ARTICLE V-FISCAL RESPONSIBILITY

    1. Expenditure of funds of the Association may only be made with the authorization and signatures of the treasurer and/or one of the co-chairs (Ref. Art. II, #3).

    2. Financial records and funds of the Association shall be audited at least once a year by an audit committee of at least two (2) voting members appointed by the Steering Committee. An audit report shall be given at the Annual Meeting.

    3. No officer, representative, spokesperson, or member shall have any personal financial liability for the Association.


ARTICLE VI-AMENDMENT OF BYLAWS

    1. Proposed amendments to the bylaws shall be submitted to both of the co-chairs in writing. To serve as proper notice, proposed amendments will be provided to the membership in writing in advance of a general meeting. This can be at a meeting or through a special mailing or with mailing of the next regular meeting announcement (Ref. Art. III, #4).
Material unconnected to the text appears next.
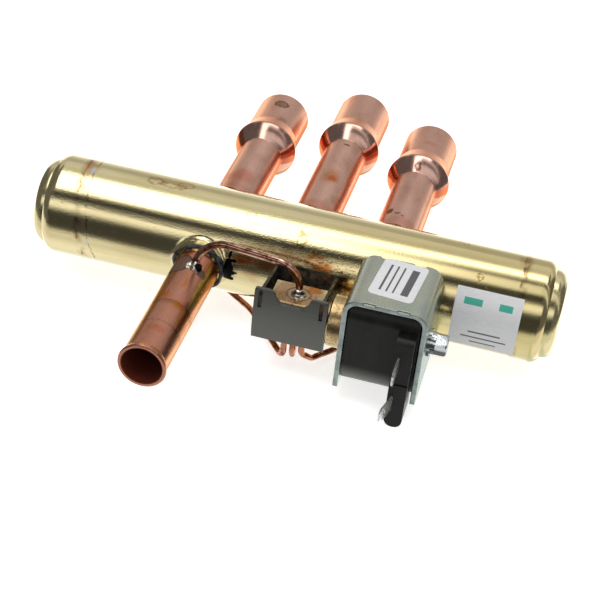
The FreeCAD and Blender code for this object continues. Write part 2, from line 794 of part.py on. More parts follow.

A vote may be taken at the next regular meeting to accept or reject the proposed changes to the bylaws.

    2. Except as provided in the following paragraph (3), these bylaws may be amended by a simple majority vote of the members.

    3. Any amendment to the bylaws that would change the boundaries of the Association or that would result in a merger with another Association requires approval of a 4/5 super majority vote of the members.


ARTICLE VII-DISSOLUTION, MERGER, OR CHANGE OF BOUNDARIES OF ASSOCIATION

    1. This Association will not be dissolved without a 4/5 super majority vote of members present at a meeting called for that purpose.

    2. A merger with any other neighborhood Association will require a 4/5 super majority vote of members present at a meeting called for that purpose.

    3. A change of boundaries of the Association will require a 4/5 super majority vote of members present at a meeting called for that purpose.


Amended THIS 25th day of March, 2009.